Karena dasarnya Ahok itu pragmatis dan tidak punya konsistensi, tidak punya integritas, maka dengan mudah dia berbalik badan dan maju lewat parpol dan memuji-muji parpol yang mengusungnya, sampai banyak kader-kader parpol yang mengusung itupun merasa geli mendengar puji-pujian Ahok kemudian setelah sebelumnya dengan enteng mencaci maki partai politik dan lebih percaya pada relawan Teman Ahok
http://m.beritasatu.com/
Ternyata masuknya parpol Nasdem pertama, disusul Hanura, bukan malah menaikkan elektabilitas Ahok yang sebelumnya bertengger diatas 50%, justru malah turun menjadi di bawah 50%. Kemudian masuk lagi parpol Golkar, juga bukan malah naik. Kemudian muncul drama PDIP yang akhirnya mendukung Ahok, juga tidak mengangkat elektabilitas, justru malah turun. Kenapa? Jawabnya karena Ahok miskin integritas miskin integritas itu artinya tidak bisa di percaya, tidak bisa di percaya itu artinya suka berbohong, suka berbohong itu artinya adalah Penipu.
Tekanan elektabilitas itulah yang membuat Ahok panik dan mulai mengaktifkan kembali strategi SARA dengan cara mendeskriditkan pemilih Islam yang tidak mau memilihnya karena dia non muslim warga DKI pemeluk agama Islam jadi sasaran kemarahan Ahok atas elektabilitasnya yang melorot yang justru sebenarnya bukan di picu karena isu agama tapi karena integritas semata.
Tapi bukan Ahok namanya kalau tidak menohok orang, menumpahkan kesalahan kepada pihak lain, bukan Ahok namana kalau pandai instrospeksi diri. Kemudian mulailah Ahok menyinggung Al Maidah 51 dengan segala kambing hitam pada orang-orang yang memakai dalil itu untuk mempengaruhi pemilih dan tidak menguntungkan dirinya.

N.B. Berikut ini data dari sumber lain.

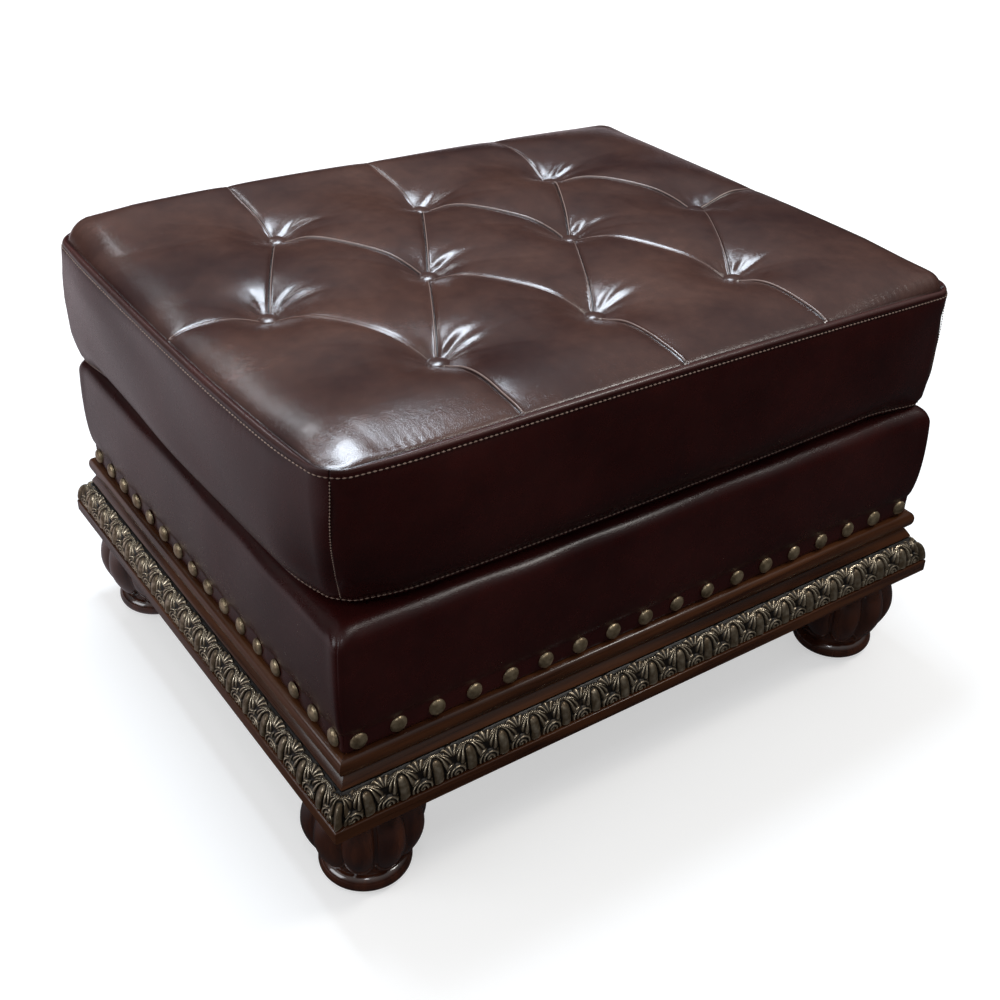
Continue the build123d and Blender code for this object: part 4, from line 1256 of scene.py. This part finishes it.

Apakah itu kuasa Tuhan, saya gak tahu atau mungkin alam semesta ini memang selalu berkonspirasi untuk menggoyang orang-orang sombong seperti Ahok, wallahu a’lam, cuma Tuhan yang tahu.
Yang pasti, elektabilitas Ahok semakin merosot, banyak pemilih Islam yang kemudian sadar bahwa justru Ahoklah yang memainkan isu SARA untuk kepentingan elektoral dirinya. Akhirnya pemilih Islam sadar bahwa para pendukung fanatik Ahok justru datang dari satu etnisitas dan satu agama dengan Ahok.
Pemilih muslim melihat Bahwa justru ada semacam kebanggaan pada mereka jika Ahok yang non muslim bisa menguasai Jakarta, sekali lagi menguasai Jakarta meski di balut dengan kosmetika Ahok hanya sebagai pelayan yang bekerja untuk warga Jakarta.
Tapi publik jakarta sepertinya paham perbedaan berkuasa dengan pelayan. Perbedaan berkuasa dengan bekerja. Dua hal yang secara diametral berbeda jauh sekali.
Karena itu, Zeng Wei Jian sudah benar atas apa yang dia tulis dengan judul. Ahok tidak punya integritas.